Sri Lanka’s location in the Indian Ocean has always been crucial to the economic and political aspects of its foreign policy. Given its location along the East-West sea lanes, Sri Lanka has long been a stopover for commercial, military and civilian vessels. Moreover, since the end of the civil war and the Indian Ocean taking primacy in contemporary geopolitics, it has emphasized on revamping its Indian Ocean identity, seeking to harness the opportunities associated with the Indian Ocean.

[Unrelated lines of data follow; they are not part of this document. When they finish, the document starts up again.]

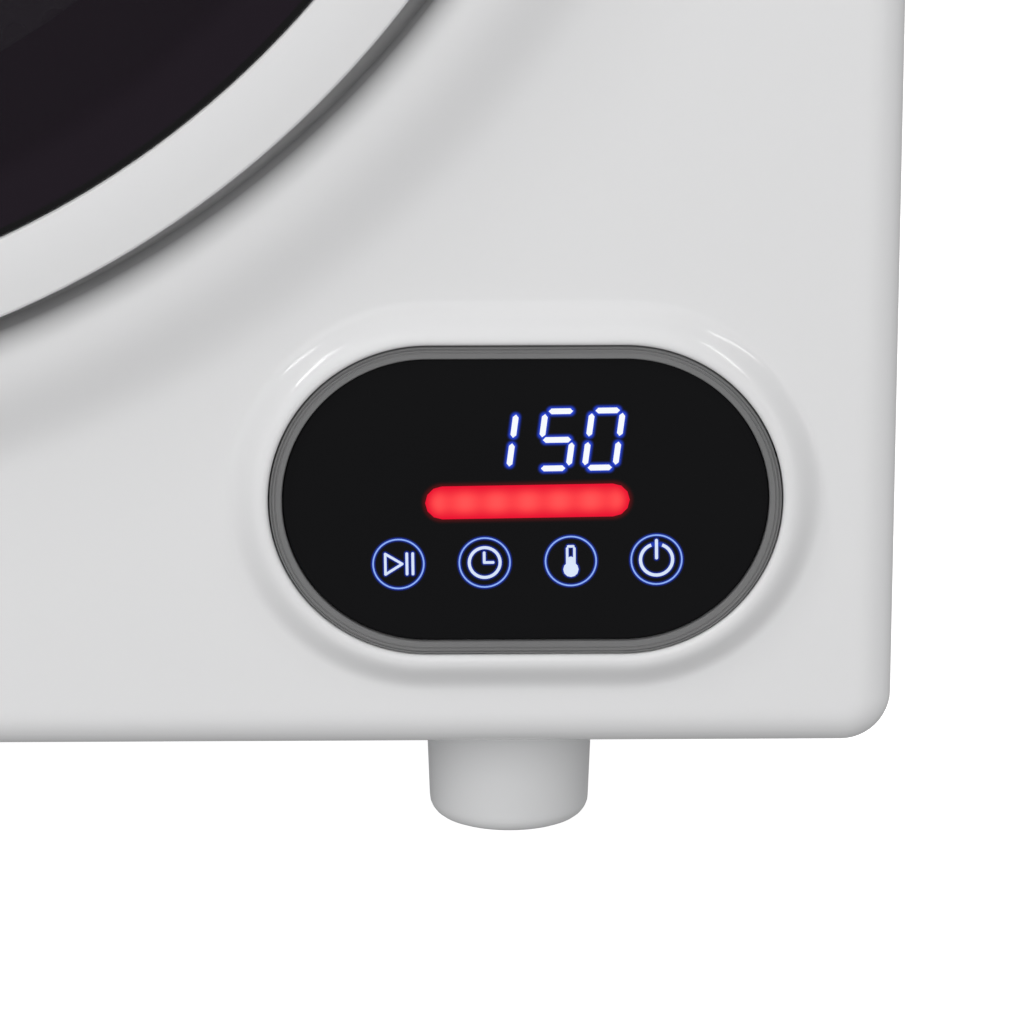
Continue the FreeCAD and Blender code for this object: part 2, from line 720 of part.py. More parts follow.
def make_drum():
    shell = turned(
        [
            ("drum_radius", "drum_front + 20"),
            ("drum_radius", "drum_rear"),
            ("drum_inner", "drum_rear"),
            ("drum_inner", "drum_front + 20"),
        ],
        "0",
        "axis_z",
    )
    node(shell, "drum_shell")
    rim = turned(
        [
            ("drum_radius", "drum_front + 19.9"),
            ("mouth_radius + 1.2", "drum_front"),
            ("mouth_radius + 1.2", "drum_front - 10"),
            ("mouth_radius", "drum_front - 10"),
            ("mouth_radius", "drum_front + 1"),
            ("drum_inner - 0.5", "drum_front + 19.9"),
        ],
        "0",
        "axis_z",
    )
    node(rim, "drum_front_rim")

    body = new_body()
    sketch = new_sketch(body, "XY_Plane")
    polygon(
        sketch,
        [
            ("shaft_radius + 0.1", "drum_rear - 1"),
            ("drum_inner - 0.2", "drum_rear - 1"),
            ("drum_inner - 0.2", "drum_rear"),
            ("shaft_radius + 0.1", "drum_rear"),
        ],
    )
    disc = body.newObject("PartDesign::Revolution", "Disc")
    disc.Profile = sketch
    disc.ReferenceAxis = (sketch, ["V_Axis"])
    disc.Angle = 360
    doc.recompute()
    axis = [f for f in body.Origin.OriginFeatures if f.Role == "Y_Axis"][0]
    rows = []
    for radius, count in (("filter_radius - 14", 20), ("drum_radius - 100", 36), ("drum_radius - 60", 36)):
        before = body.Shape.Volume
        hole_sketch = new_sketch(body, "XZ_Plane")
        circle(hole_sketch, radius, "0", "4.5")
        hole = body.newObject("PartDesign::Pocket", "Hole")
        hole.Profile = hole_sketch
        hole.Type = "ThroughAll"
        hole.Midplane = True
        doc.recompute()
        pattern = body.newObject("PartDesign::PolarPattern", "HoleRow")
        pattern.Originals = [hole]
        pattern.Axis = (axis, [""])
        pattern.Angle = 360
        pattern.Occurrences = count
        body.Tip = pattern
        doc.recompute()
        rows.append(before - body.Shape.Volume)
    if min(rows) <= 0:
        raise ValueError("the drum back's holes cut nothing")
    place(body, "0", "0", "axis_z")
    node(body, "drum_back")

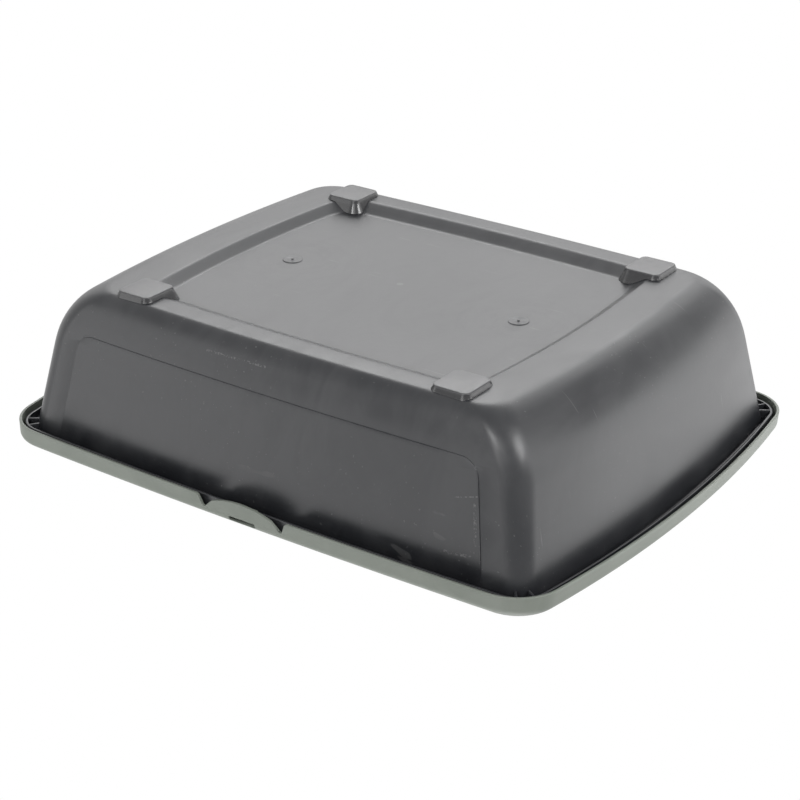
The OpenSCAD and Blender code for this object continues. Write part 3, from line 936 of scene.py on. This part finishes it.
    def hook(self) -> bpy.types.Object:
        """Build the wedge that catches under the tray's lip."""
        bpy.ops.object.select_all(action="DESELECT")
        top = self.tray.lip_edge - self.hook_gap
        outer = self.front - self.rim_t / 2
        inner = self.tray.lip.half_w + self.hook_gap
        middle = Vector((0, -(outer + inner) / 2, top - self.hook_h / 2)) * MM
        bpy.ops.mesh.primitive_cube_add(
            size=MM, location=middle,
            scale=(self.window_w, outer - inner, self.hook_h))
        hook = bpy.context.object
        bpy.ops.object.transform_apply(location=True, rotation=False, scale=True)
        Bench.edit(hook)
        mesh = bmesh.from_edit_mesh(hook.data)
        for vertex in mesh.verts:
            vertex.select = vertex.co.z < middle.z and vertex.co.y > middle.y
        bmesh.update_edit_mesh(hook.data)
        bpy.ops.transform.translate(value=(0, 0, self.hook_h / 2 * MM))
        Bench.close()
        return hook

    def build(self) -> list[bpy.types.Object]:
        """Build the rim, the front tab and the rear tab."""
        front = self.tab()
        return [self.main(), front, Bench.mirrored(front, "rear_tab", False, True)]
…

Sri Lanka’s position in the region

In September 2023, the Sri Lankan President’s address to the United Nations General Assembly (UNGA) focused on issues of climate financing and international cooperation particularly for smaller nations that are prone to climate and economic risks highlighting the importance of multilateral forums. He also acknowledged the concept of Indo-Pacific in light of China’s rise influencing the regional geopolitical dynamics. Sri Lankan parliamentarian Eran Wickramaratne had also stated that Sri Lanka’s economy is linked with its foreign policy, adding that being a small island nation, international events and decision-making play a crucial role in driving policies at the domestic level. Furthermore, he stressed on Sri Lanka’s foreign policy components like peaceful resolution of conflicts, rejecting the use of force, and adhering to sovereignty and human rights.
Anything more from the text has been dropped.